Be prepared for the festival of Vardevar
Vardevar is a water-throwing festival held on a Sunday in summer. The date varies but being 14 weeks after Easter it usually falls in July. The festival has pre-Christian origins although now it officially commemorates the Transfiguration of Christ. Children accumulate buckets of water to throw over passers-by; adults can and do retaliate. In the heat of July it can actually be very refreshing to be soaked; you will soon dry off so enter into the spirit of the festival with good will – but don't wear your best clothes.

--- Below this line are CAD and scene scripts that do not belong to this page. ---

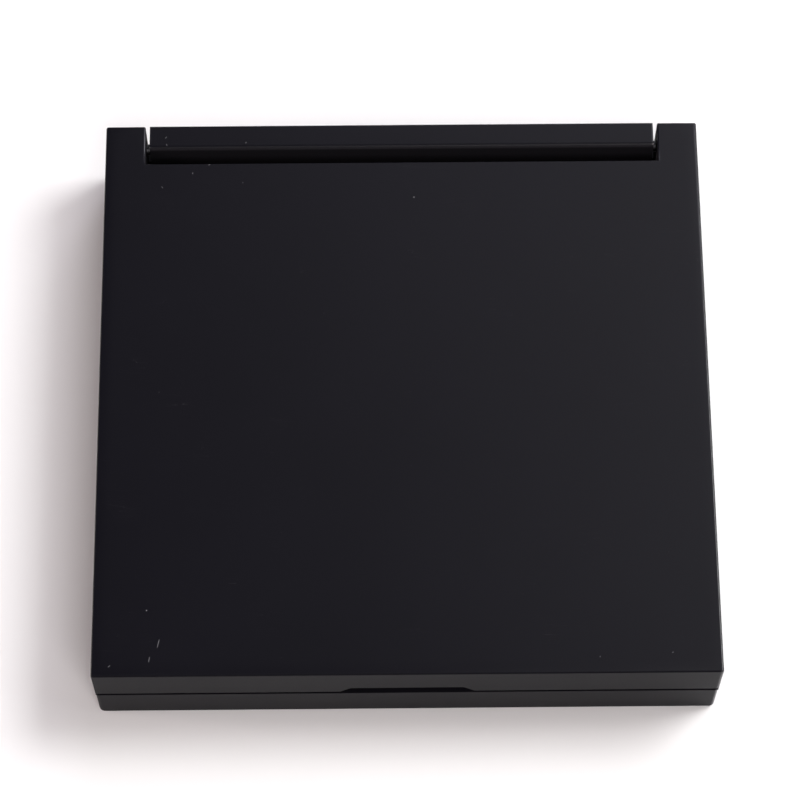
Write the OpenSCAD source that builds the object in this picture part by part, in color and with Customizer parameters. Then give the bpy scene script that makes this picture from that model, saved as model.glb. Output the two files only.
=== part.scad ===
// Square powder compact: a hinged lid with a mirror over a base that holds
// a pan of pressed powder, a clear sheet and a puff. Millimetres.
// +X is to the right, +Y is towards the hinge, +Z is up. The origin is the middle
// of the underside, and the lid is closed.

/* [Case] */
// Width of the closed compact, side to side
case_w = 65; // [63:0.5:70]
// Depth of the closed compact, front to hinge side
case_d = 63.5; // [62.5:0.5:68]
// Height of the closed compact
case_h = 12; // [12:0.1:12.8]
// Height of the base's outer wall
base_h = 5.85; // [5.7:0.05:5.95]
// Gap that shows between the lid and the base
seam_gap = 0.5; // [0.4:0.05:0.55]
// Thickness of the side walls of both shells
wall = 1.3; // [1.1:0.1:1.4]
// Thickness of the base's floor and of the lid's top
skin = 1.2; // [1.1:0.05:1.25]
// Radius of the lid's outer edges
lid_edge_r = 0.4; // [0.3:0.1:0.8]
// Radius of the base's outer edges
base_edge_r = 0.5; // [0.4:0.1:1.0]

/* [Hinge] */
// Length of the knuckle block that rises from the base
knuckle_w = 55.4; // [40:0.2:56]
// Depth of the knuckle block, front to back
knuckle_d = 2.9; // [2.8:0.05:3.0]
// Gap between each end of the knuckle and the lid's ear
ear_gap = 0.45; // [0.4:0.05:0.8]
// How far the lid's notch reaches in from the hinge side
notch_d = 4.7; // [4.6:0.05:4.8]
// Distance of the hinge axis from the hinge side of the case
axis_back = 1.75; // [1.7:0.01:1.8]
// Distance of the hinge axis below the lid's top
axis_down = 2.3; // [2.25:0.01:2.32]
// Radius of the steel hinge pins
pin_r = 0.6; // [0.5:0.05:0.7]
// Length of each hinge pin
pin_len = 8.7; // [7:0.1:9]
// Running clearance round a pin in the lid's ear
pin_clearance = 0.05; // [0.02:0.01:0.08]

/* [Opening] */
// Width of the finger notch at the lid's lower edge
finger_w = 13.9; // [10:0.1:20]
// Height of the finger notch
finger_h = 1.16; // [0.8:0.02:1.2]
// Run of the finger notch's sloped ends
finger_slope = 1.1; // [0.5:0.1:2]
// Width of the catch that keeps the lid shut
catch_w = 9; // [6:0.5:12]

/* [Powder and puff] */
// Width of the powder pan
pan_w = 55; // [46:0.5:55]
// Depth of the powder pan, front to back
pan_d = 50; // [44:0.5:50]
// Height of the powder pan
pan_h = 3.6; // [3:0.05:3.6]
// Thickness of the pan's sheet metal
pan_t = 0.3; // [0.2:0.05:0.5]
// Thickness of the puff
puff_t = 3.5; // [2.5:0.1:3.5]
// Width of the ribbon across the puff
ribbon_w = 15; // [10:1:20]

/* [Mirror] */
// Width of the mirror glass
mirror_w = 56; // [44:0.5:56]
// Depth of the mirror glass
mirror_d = 50; // [40:0.5:50]
// Thickness of the mirror glass
mirror_t = 1.1; // [1:0.05:1.15]

/* [Hidden] */
$fn = 48;

// shells
half_w = case_w / 2;
half_d = case_d / 2;
seam_z = base_h + seam_gap;
cavity_w = case_w - 2 * wall;
cavity_front_y = -half_d + wall;
cavity_r = 0.8;
lid_ceiling_z = case_h - skin;
through = 1;                                        // how far a cutter passes a face

// hinge
axis_y = half_d - axis_back;
axis_z = case_h - axis_down;
knuckle_front_r = 0.3;
knuckle_rear_r = 0.25;
notch_w = knuckle_w + 2 * ear_gap;
notch_front_y = half_d - notch_d;
hinge_wall = 1.2;                                   // the lid's wall in front of the notch
lid_cavity_rear_y = notch_front_y - hinge_wall;
heel_r = 1;                                         // lower rear edge of the lid's ears
pin_recess = 0.3;                                   // pin's outer end below the ear's face
stop_rib = [knuckle_w - 5, 0.35, 0.75];             // it meets the knuckle when the lid is open
stop_rib_z = axis_z - 1.3;

// base insert: a raised rim that the lid closes over, with the well for the pan in it
insert_gap = 0.25;
rim_w = cavity_w - 2 * insert_gap;
rim_front_y = cavity_front_y + insert_gap;
rim_rear_y = lid_cavity_rear_y - 1.2;
rim_d = rim_rear_y - rim_front_y;
rim_mid_y = (rim_front_y + rim_rear_y) / 2;
rim_z = base_h + 1.55;
rim_r = 1;
deck_t = 1.2;
rib_t = 0.8;
pan_gap = 0.2;
well_w = pan_w + 2 * pan_gap;
well_d = pan_d + 2 * pan_gap;
pan_r = 3;

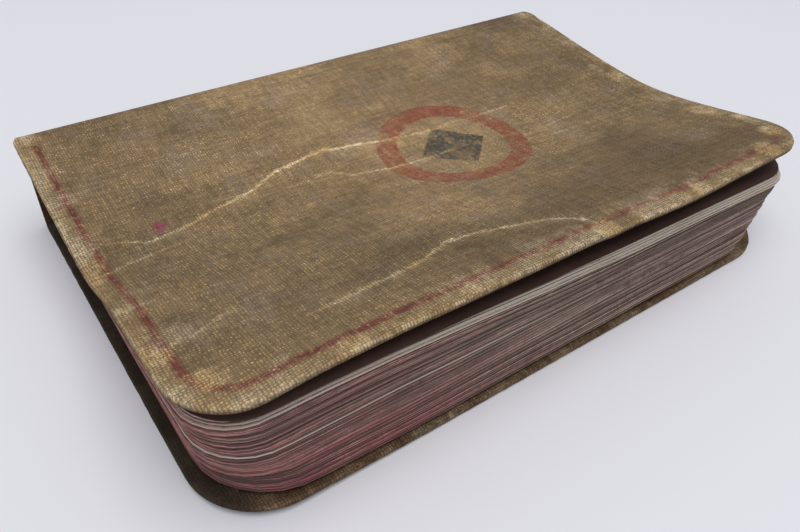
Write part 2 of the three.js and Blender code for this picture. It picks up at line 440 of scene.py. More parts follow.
def makeSection(number, material):
    # number counts up from the foot; the sheets are folded one inside the other
    sheets = leaves["sheets"]
    joined = bmesh.new()
    for name in ("trim", "rise", "tint"):
        joined.verts.layers.float.new(name)
    scratchMesh = bpy.data.meshes.new("sheetScratch")
    across = 2 * leaves["across"] + leaves["foldSteps"]
    first = number * sheets * 2
    sectionWander = rng.uniform(-1, 1, 3) * leaves["sectionJitter"]
    for sheet in range(sheets):
        bm = newGrid(across, leaves["along"])
        u = readLayer(bm, "u") * across
        w = readLayer(bm, "w")
        lowLeaf = first + sheet
        highLeaf = first + 2 * sheets - 1 - sheet
        upper = u > across / 2
        out = 1 - np.clip(np.where(upper, across - u, u) / leaves["across"], 0, 1)   # 1 at the fore edge
        wander = rng.uniform(-1, 1, 4) * leaves["jitter"]
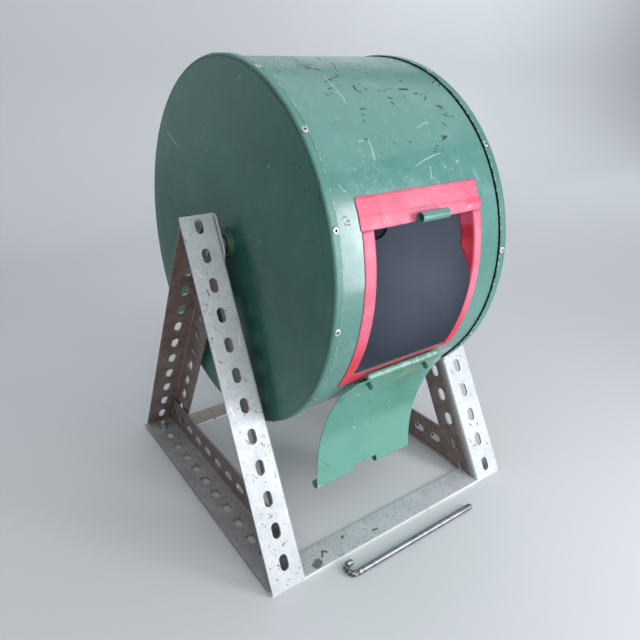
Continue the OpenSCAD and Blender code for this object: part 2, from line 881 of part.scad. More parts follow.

Take a summer break at Lake Sevan
While not quite the seaside, there are beaches and swimming at Lake Sevan, Armenia’s high altitude lake. Sample the local trout barbecued at a lakeside restaurant. For culture, visit Lake Sevan’s monasteries and the wonderful intricately carved khachkars (some 900 of them) at Noratus.
For those of us brought up on packets of walnuts from supermarket shelves, fresh walnuts are a revelation! The markets have huge piles of them but even better are those picked and eaten straight from the tree. Walnut trees were often planted at monasteries; some still have a venerable tree dating from the founding of the monastery. Having removed the shell, it is easy (even if somewhat fiddly) to peel off the inner membrane covering the nut and one is left with a delicious creamy white kernal to savour.
Enjoy the Areni wine festival
Centre of one of Armenia’s wine-producing areas, Areni holds its annual wine festival on the first Saturday of October. Part trade fair, part local celebration, there is wine-tasting, food, dancing and an opportunity for young girls to tread grapes in the traditional barefoot manner. Areni red wines, made from an indigenous grape variety, are among Armenia’s most popular wines.
Time to start thinking of going indoors
As the long, pleasantly mild autumn becomes winter, Yerevan’s many impressive museums, art galleries, theatres and concert halls provide food for the mind and the soul. You may be lucky enough to catch a performance of Tigranian’s opera Anush, a work which aims at a fusion of classical western music with distinctive Armenian melody and harmony.
Be adventurous – try khash!
Making and eating this dish for a khash party is usually a ritual among friends but some restaurants do serve this winter ‘delicacy’. The khash (perhaps best translated as cowheel soup) is cooked overnight then eaten for breakfast with lavash (Armenia’s flatbread), pickles, greens and radishes, all washed down with considerable quantities of vodka, ideally mulberry vodka, in a series of toasts.